The future won't be defined by East vs. West or Christian vs. Muslim. As Michael Klare's new book, "Blood and Oil," shows, it's all about who has, and who wants, the black gold.
Oct 4, 2004 | Of all the misinformation, spin and outright falsehoods that the Bush administration has perpetrated with regard to the war in Iraq, there is no more hair-pullingly outrageous, flat-out preposterous assertion than that the invasion had nothing to do with oil.
This is wrong on so many levels that one hardly knows where to start -- even if, for argument's sake, one dismisses as conspiracy theory the claim that the U.S. invasion was directly aimed at getting control of Iraqi oil fields, and accepts the dubious assertion that by removing Hussein, the Bush administration struck a blow against terrorism.
What inspired al-Qaida's attack on the United States in the first place? Was it not Osama bin Laden's outrage at the stationing of American soldiers in Saudi Arabia? And weren't those soldiers there to protect Saudi Arabian and Kuwaiti oil fields from Iraqi aggression? So even by the disingenuous logic of the Bush administration, which continues to claim, against all evidence, that Saddam Hussein had strong links with al-Qaida, the struggle for control over oil fields in the Middle East is the root cause of today's conflict.
Such has been the case since at least as far back as the Roosevelt administration, as Michael T. Klare calmly and inexorably explains in "Blood and Oil: The Dangers and Consequences of America's Growing Dependency on Imported Petroleum," and such will be the case for the foreseeable future, unless U.S. leaders make vast changes in current energy policy. Every American president since then has made the issue of U.S. access to Persian Gulf oil a priority -- a priority that has put the nation in bed with corrupt, anti-democratic rulers, infuriated rank-and-file Arabs, and entailed military commitments that result in the deaths of American fighting men and women.
And it's only going to get worse, writes Klare. Worldwide demand for oil will continue to rise as supply tightens. As a consequence, bloody and deadly conflicts, not just in the Persian Gulf but everywhere there are significant reserves of oil, will continue to rage.
What are we going to do about it? After outlining the danger the United States is currently in -- foreign oil imports now account for more than 50 percent of total U.S. consumption, and that percentage is only going to rise -- Klare calls for a comprehensive reworking of national energy policy. Getting out of the oil dependency trap will require conservation, investment in renewable energy, and fundamental reworking of land use, zoning and public transportation priorities.

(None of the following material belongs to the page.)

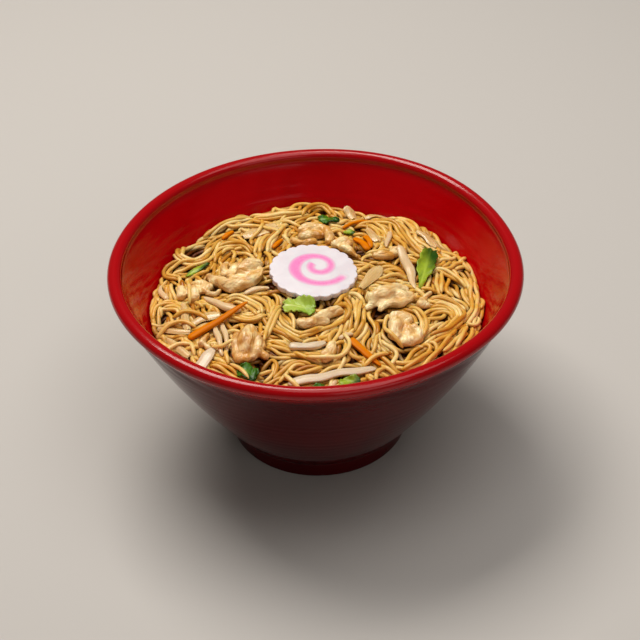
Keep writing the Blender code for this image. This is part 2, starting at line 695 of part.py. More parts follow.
def noodles(spots):
    """The mound with its top noodles, joined into one closed solid."""
    look = material("noodle", (0.62, 0.33, 0.09), 0.32)
    core = add_object("noodles", mound(), look)
    loose = bpy.data.collections.new("top_noodles")
    bpy.context.scene.collection.children.link(loose)
    draw = random.Random(SEED + 1)
    laid, strays = noodle_routes(spots)
    for k, run in enumerate(laid + strays):
        lift = STRAY_LIFT if k >= len(laid) else 0.0
        piece = add_object(f"top_noodle_{k:02d}", top_noodle(run, lift, draw), look)
        bpy.context.scene.collection.objects.unlink(piece)
        loose.objects.link(piece)
    join = core.modifiers.new("join", "BOOLEAN")
    join.operation = "UNION"
    join.operand_type = "COLLECTION"
    join.collection = loose
    join.solver = "MANIFOLD"
    with bpy.context.temp_override(object=core, active_object=core, selected_objects=[core]):
        bpy.ops.object.modifier_apply(modifier=join.name)
    for piece in list(loose.objects):
        bpy.data.objects.remove(piece, do_unlink=True)
    bpy.data.collections.remove(loose)
    keep_largest_shell(core)
    core.data.set_sharp_from_angle(angle=SHARP_ANGLE)


def keep_largest_shell(made):
    """Drops loose scraps and the inner walls of sealed hollows, so that one closed skin is left."""
    mesh_data = bmesh.new()
    mesh_data.from_mesh(made.data)
    left = set(mesh_data.verts)
    shells = []
    while left:
        shell = set()
        edge = [left.pop()]
        while edge:
            vert = edge.pop()
            shell.add(vert)
            for link in vert.link_edges:
                other = link.other_vert(vert)
                if other in left:
                    left.remove(other)
                    edge.append(other)
        shells.append(shell)
    shells.sort(key=len, reverse=True)
    for shell in shells[1:]:
        bmesh.ops.delete(mesh_data, geom=list(shell), context="VERTS")
    mesh_data.to_mesh(made.data)
    mesh_data.free()


def main():
    clear_scene()
    bowl()
    spots = fish_cake()
    meat = material("chicken", (0.66, 0.42, 0.20), 0.40)
    for name, x, y, length, width, height, heading, segments in CHICKEN:
        spots += chicken(name, x, y, length, width, height, heading, segments, meat)
    looks = {kind: material(kind, look[0], look[1]) for kind, look in STRIP_LOOK.items()}
    for name, kind, width, thickness, points in STRIPS:
        spots += strip(name, kind, width, thickness, points, looks)
    greens = {key: material(key, colour, 0.35) for key, colour in LEAF_COLOURS.items()}
    for name, x, y, length, width, heading, wave, lift, far_lift, key in LEAVES:
        spots += leaf(name, x, y, length, width, heading, wave, lift, far_lift, greens[key])
    noodles(spots)


main()
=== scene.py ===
# %% [markdown]
# # Stir-fried ramen in a red bowl
# A red glazed bowl holds a heap of stir-fried noodles. Chicken, carrot, sprouts, onion and greens lie on
# the heap, and a slice of fish cake with a pink swirl lies on top. The lesson builds the bowl first, then
# the toppings, and lays the noodles last, because noodles tuck themselves round whatever is there already.
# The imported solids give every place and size. They are loaded first and never moved.

# %% Load the solids
import math
import random

import bmesh
import bpy
import numpy as np
from mathutils import Matrix, Vector, noise
from mathutils.bvhtree import BVHTree


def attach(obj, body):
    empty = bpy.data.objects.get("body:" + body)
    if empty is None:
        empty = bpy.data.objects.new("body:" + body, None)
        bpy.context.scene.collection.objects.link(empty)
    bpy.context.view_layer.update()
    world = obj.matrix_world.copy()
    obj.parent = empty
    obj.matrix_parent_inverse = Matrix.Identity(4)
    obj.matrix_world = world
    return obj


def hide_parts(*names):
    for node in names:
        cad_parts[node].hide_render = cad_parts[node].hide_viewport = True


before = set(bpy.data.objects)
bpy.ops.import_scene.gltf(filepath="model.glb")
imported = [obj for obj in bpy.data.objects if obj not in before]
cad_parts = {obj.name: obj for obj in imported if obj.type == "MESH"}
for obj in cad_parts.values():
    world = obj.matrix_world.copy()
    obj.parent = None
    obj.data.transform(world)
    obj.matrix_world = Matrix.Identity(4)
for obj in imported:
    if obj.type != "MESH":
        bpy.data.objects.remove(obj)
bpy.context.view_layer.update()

# %% [markdown]
# ## Driving dimensions
# The same few sizes that shape the solids shape the finished pieces: the bowl's flare, the height of the
# heap, and the flat seat that the slice of fish cake rests on. Everything is in metres, with +Z up.

# %% Sizes of the bowl and the heap
MM = 0.001
BOWL_RADIUS = 0.100
BOWL_HEIGHT = 0.1025
FOOT_RADIUS = 0.0452
FOOT_RING_WIDTH = 0.0042
FOOT_HEIGHT = 0.010
UNDERSIDE_Z = 0.0045
FLOOR_Z = 0.0115
LIP_HALF_WIDTH = 0.0034
LIP_HALF_HEIGHT = 0.0030
LIP_RADIUS = BOWL_RADIUS - LIP_HALF_WIDTH
WALL_START_RADIUS = 0.0474
WALL_END_Z = 0.0950
WALL_BULGE = 0.0037
WALL_THICKNESS = 0.0046
CORNER_Z = 0.027
CORNER_RADIUS = 0.022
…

It's a big job, and one quails at the prospect of any such national initiative making headway in a land as addicted to cheap energy as the United States. But one way or another, change is going to come -- the only real question is whether political leaders and individual Americans have the gumption and foresight to get ahead of the problem, or whether the global economic meltdown that will result from worldwide war over energy resources makes our choices for us.
Does that sound too apocalyptic? Too scare-mongering? Too sky-is-falling? So be it. If history teaches us anything, it is that the struggle over resources is one of the most enduringly bloody occupations of humans on this planet. Oil is the most precious such resource today. And so we will continue to bleed.